Module 1 Final Project

Due Friday 1

st

February, 2008

Instructions

Your report for this project should be a typed paper. Mathematica output and handwritten mathematical manipulations should either be included as figures within the document or figures collected in an appendix and referred to explicitly in the text (e.g. “see Figure 2 on page 5”). Do not print an entire Mathematica notebook; rather, copy the relevant portions from Mathematica and paste them into your document. Your group has been given a set of data and a list of potential functions to model the data. Your report should model this data and investigate the model following the outline of each of the lectures in this module. Your report should follow the outline below, addressing each of the questions in each section. Graphs or mathematical manipulations should be included as support, but are not sufficient to answer a question without additional comments. You should aim to address each question definitively and succinctly.

Outline

Paragraph I: Introduction Write a short paragraph outlining the objective of this project (as described below). Paragraph II: Qualitative Observations Graph the data points. Describe the behavior of the data. From trends in the data, how do you expect the values of the function to behave as x increases beyond points represented by the data? Approximate the rate of change at each data point given (show one or two computations in detail and collect the results of all of them in a table). How accurate do you expect these computations to be? Paragraph III: Model Determine a formula for the function that models the data. Demonstrate how you determined the values of the constants. Graph the function along with the data on the same axes. As well, graph the function on a large enough interval of x -values so that you can observe the long-term behavior. Discuss your predictions regarding the behavior of the data as x increases. Paragraph IV: Rate of Change Approximations Using the techniques we have developed in class, approximate the rate of change of the function at each of the given data points to a degree of accuracy with which you are satisfied. Explain and demonstrate the approximation at one data point in detail and collect the results in a table.

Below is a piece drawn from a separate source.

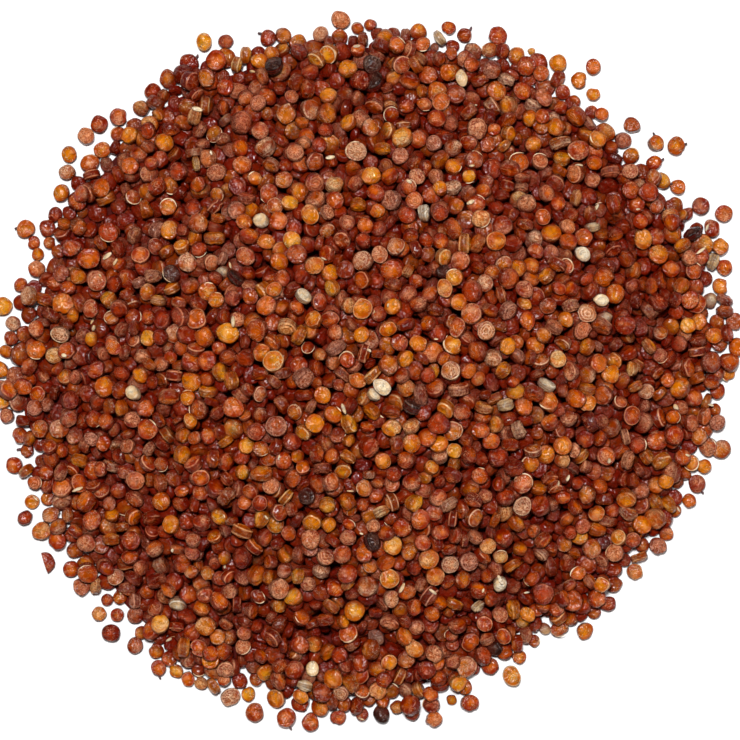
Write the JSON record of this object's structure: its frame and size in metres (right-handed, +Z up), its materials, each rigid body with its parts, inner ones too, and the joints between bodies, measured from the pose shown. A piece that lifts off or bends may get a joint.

Paragraph V: Rate of Change Plots Plot the rate of change approximations you found above. Discuss the behavior of the rate of change of the function as x varies. Paragraph VI: Interpretation Suppose x represents the length along a pipe (in meters) and f ( x ) represents the pressure in that pipe (in pounds/in.^2 ). Select a data point from the rate of change data you found above and interpret this data point in terms of pressure and distance. Discuss the overall behavior of the rates of change.